Thursday, January 12, 2012

"The Other America" and the War on Poverty

Published in 1962.
LINKcat:  1 copy in storage
WorldCat:  35 WI holdings

When a Socialist's Book Swayed the Nation. (Daily Yonder, 1/12/2012)

Excerpt:    Lyndon Johnson, a seasoned New Dealer from Texas who ascended to the presidency after Kennedy’s death, wasted little time in making poverty a national issue. Invoking Kennedy’s memory, he launched his War on Poverty on January 8, 1964. The Economic Opportunity Act that Johnson sent to Congress reflected his broad-ranging approach to alleviating poverty in rural and urban areas.
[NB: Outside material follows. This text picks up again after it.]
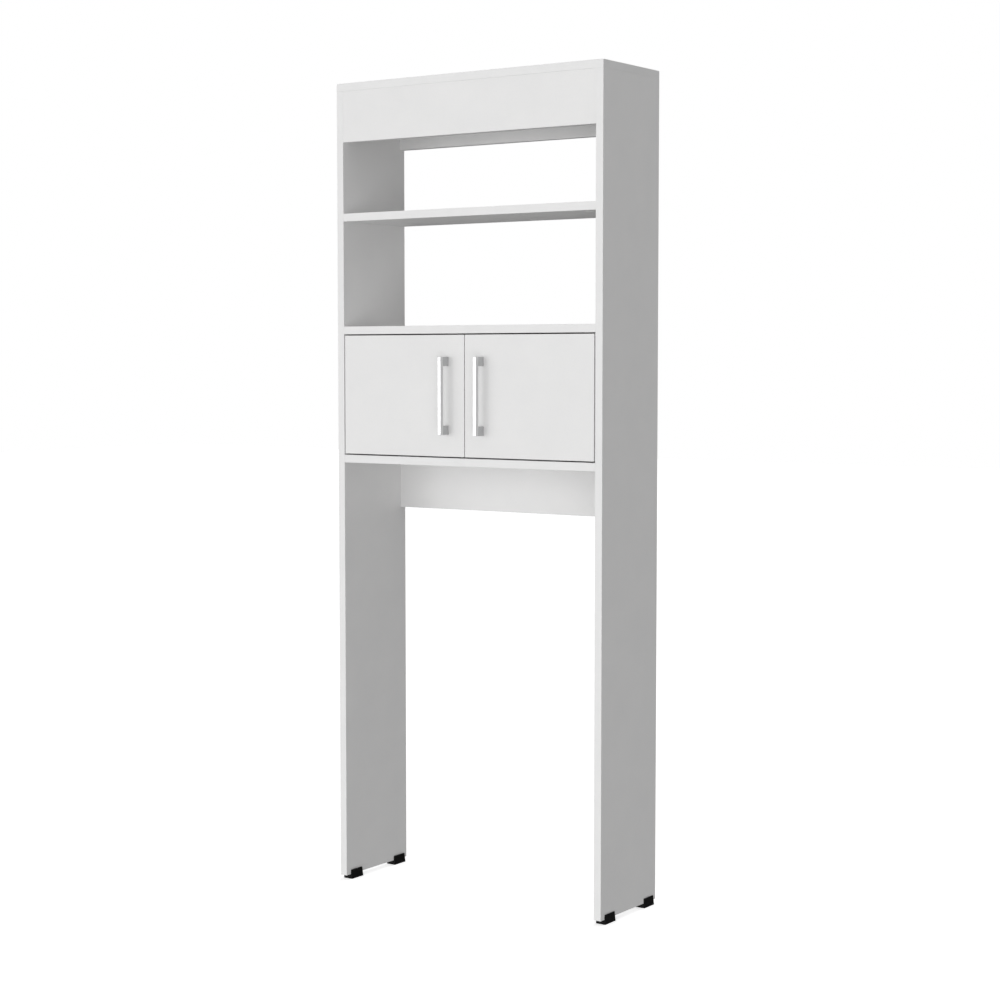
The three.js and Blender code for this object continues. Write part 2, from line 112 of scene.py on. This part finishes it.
UNIT = (0, 1)  # the range of a share
NOISE_RANGE = (0.3, 0.7)  # nearly all of a noise texture's values lie in here
MIX_FIRST, MIX_SECOND, MIX_RESULT = 6, 7, 2  # the Mix node's colour sockets
WHITE = (1, 1, 1, 1)


def feed(tree, socket, value):
    """Links a node's input to another socket, or sets its value."""
    if isinstance(value, bpy.types.NodeSocket):
        tree.links.new(value, socket)
    else:
        socket.default_value = value


def add_node(tree, kind, inputs, **settings):
    """A shader node with its settings and inputs; an input is a socket to link or a value."""
    made = tree.nodes.new("ShaderNode" + kind)
    for name, value in settings.items():
        setattr(made, name, value)
    for socket, value in inputs.items():
        feed(tree, made.inputs[socket], value)
    return made


class Surface:
    """A material: one Principled shader and the procedural nodes that feed it.

    Patterns lie in object coordinates, which on a CAD part are the shared frame's metres.
    """

    def __init__(self, name, sockets):
        self.material = bpy.data.materials.new(name)
        self.material.use_nodes = True
        self.tree = self.material.node_tree
        self.shader = self.tree.nodes["Principled BSDF"]
        self.relief_so_far = None
        self.drive(sockets)

    def drive(self, sockets):
        """Sets or links the shader's own sockets."""
        for name, value in sockets.items():
            feed(self.tree, self.shader.inputs[name], value)

    def add(self, kind, inputs, **settings):
        """A node in the material's own tree."""
        return add_node(self.tree, kind, inputs, **settings)

    def place(self, stretch):
        """Object coordinates, squeezed so that a pattern runs `stretch` times longer per axis."""
        here = self.add("TexCoord", {}).outputs["Object"]
        scale = [1 / s for s in stretch]
        return self.add("Mapping", {"Vector": here, "Scale": scale}).outputs["Vector"]

    def noise(self, grain, stretch=(1, 1, 1), detail=2.0):
        """Soft noise whose patches are about `grain` metres across, spread over 0 to 1."""
        inputs = {"Vector": self.place(stretch), "Scale": 1 / grain, "Detail": detail}
        return self.between(self.add("TexNoise", inputs).outputs["Fac"], NOISE_RANGE, UNIT)

    def cells(self, grain, stretch=(1, 1, 1)):
        """A Voronoi pattern of flat cells about `grain` metres across, each of its own level."""
        inputs = {"Vector": self.place(stretch), "Scale": 1 / grain}
        return self.add("TexVoronoi", inputs).outputs["Color"]

    def between(self, value, given, wanted):
        """The value carried from its given range to the wanted one and held at the ends."""
        inputs = {
            "Value": value,
            "From Min": given[0],
            "From Max": given[1],
            "To Min": wanted[0],
            "To Max": wanted[1],
        }
        return self.add("MapRange", inputs).outputs["Result"]

    def blend(self, share, first, second):
        """One colour turning into another as share goes from 0 to 1."""
        inputs = {"Factor": share, MIX_FIRST: first, MIX_SECOND: second}
        return self.add("Mix", inputs, data_type="RGBA").outputs[MIX_RESULT]

    def relief(self, height, depth):
        """Bumps up to `depth` metres high, laid over those that the surface has already."""
        inputs = {"Height": height, "Distance": depth}
        if self.relief_so_far:
            inputs["Normal"] = self.relief_so_far
        self.relief_so_far = self.add("Bump", inputs).outputs["Normal"]
        self.drive({"Normal": self.relief_so_far})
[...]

The legislation addressed poverty on many fronts: 

• It proposed a Job Corps and work training and work-study programs to help poor youths complete their educations and develop skills; 

• Boosted community development with a Community Action Program based on “maximum feasible participation” to give American communities the opportunity to develop their own comprehensive plans to fight local poverty; 

• Set up Volunteers in Service to America (VISTA), a domestic Peace Corps program to recruit volunteers to counter poverty; 

• Proposed a loan program as an incentive for those who hired the unemployed. Congress, at Johnson’s behest, created the Office of Economic Opportunity (OEO) to coordinate the War on Poverty, leaving a legacy of positive government activity that included Head Start for disadvantaged school children, food stamps, Medicare, and Medicaid.